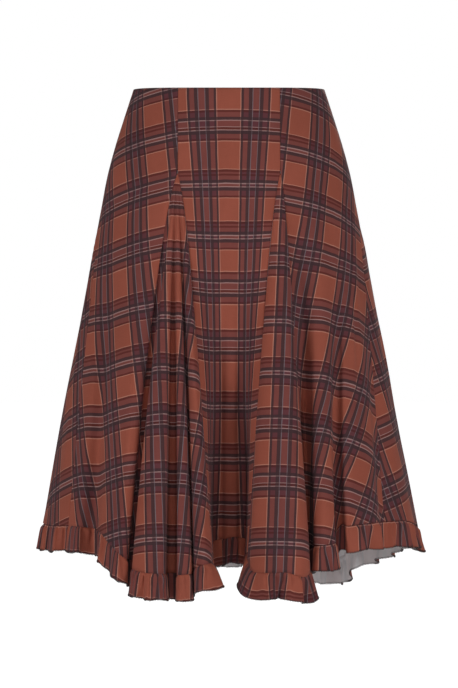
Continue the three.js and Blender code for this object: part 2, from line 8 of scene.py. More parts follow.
# %% Load the fixed frame
import math
import bpy
import numpy as np
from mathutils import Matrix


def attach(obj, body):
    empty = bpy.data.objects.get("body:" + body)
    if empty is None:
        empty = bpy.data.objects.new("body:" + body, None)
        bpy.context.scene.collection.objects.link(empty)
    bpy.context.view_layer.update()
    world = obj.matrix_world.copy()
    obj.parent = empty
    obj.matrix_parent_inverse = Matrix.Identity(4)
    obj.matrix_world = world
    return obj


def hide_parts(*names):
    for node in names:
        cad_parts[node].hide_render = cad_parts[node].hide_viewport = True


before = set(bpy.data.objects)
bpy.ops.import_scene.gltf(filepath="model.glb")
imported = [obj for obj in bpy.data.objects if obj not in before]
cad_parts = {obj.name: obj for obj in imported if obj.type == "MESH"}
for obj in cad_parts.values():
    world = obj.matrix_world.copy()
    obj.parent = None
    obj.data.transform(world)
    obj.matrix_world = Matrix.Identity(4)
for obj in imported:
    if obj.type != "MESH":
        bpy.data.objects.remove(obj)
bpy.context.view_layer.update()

print("solids to dress:", len(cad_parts))

# %% [markdown]
# ## The camera
# A skirt for a shop page is shot level, from far away with a long lens, so that its waist and
# hem keep their true proportions. The camera looks along +Y at the middle of the skirt. Its lens
# follows from the distance and from the height of the scene that has to fit the view.

# %% Set up the camera
eye_distance = 4.7
eye_height = -0.348
seen_height = 0.943
sensor = 36.0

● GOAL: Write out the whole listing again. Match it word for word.

● PROBLEM SOLUTION:
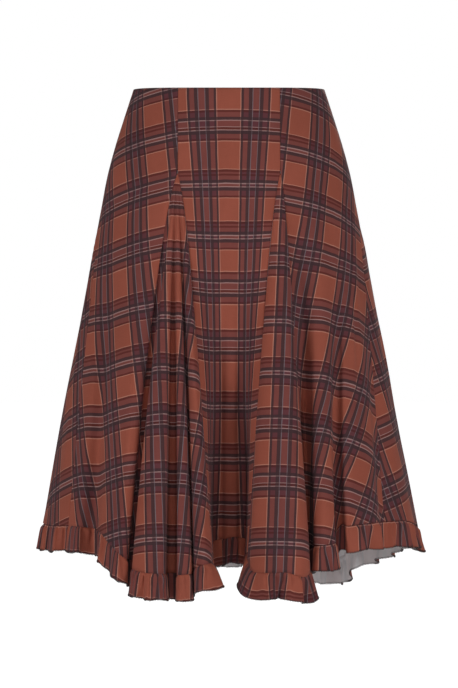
Continue the three.js and Blender code for this object: part 2, from line 8 of scene.py. More parts follow.
# %% Load the fixed frame
import math
import bpy
import numpy as np
from mathutils import Matrix


def attach(obj, body):
    empty = bpy.data.objects.get("body:" + body)
    if empty is None:
        empty = bpy.data.objects.new("body:" + body, None)
        bpy.context.scene.collection.objects.link(empty)
    bpy.context.view_layer.update()
    world = obj.matrix_world.copy()
    obj.parent = empty
    obj.matrix_parent_inverse = Matrix.Identity(4)
    obj.matrix_world = world
    return obj


def hide_parts(*names):
    for node in names:
        cad_parts[node].hide_render = cad_parts[node].hide_viewport = True


before = set(bpy.data.objects)
bpy.ops.import_scene.gltf(filepath="model.glb")
imported = [obj for obj in bpy.data.objects if obj not in before]
cad_parts = {obj.name: obj for obj in imported if obj.type == "MESH"}
for obj in cad_parts.values():
    world = obj.matrix_world.copy()
    obj.parent = None
    obj.data.transform(world)
    obj.matrix_world = Matrix.Identity(4)
for obj in imported:
    if obj.type != "MESH":
        bpy.data.objects.remove(obj)
bpy.context.view_layer.update()

print("solids to dress:", len(cad_parts))

# %% [markdown]
# ## The camera
# A skirt for a shop page is shot level, from far away with a long lens, so that its waist and
# hem keep their true proportions. The camera looks along +Y at the middle of the skirt. Its lens
# follows from the distance and from the height of the scene that has to fit the view.

# %% Set up the camera
eye_distance = 4.7
eye_height = -0.348
seen_height = 0.943
sensor = 36.0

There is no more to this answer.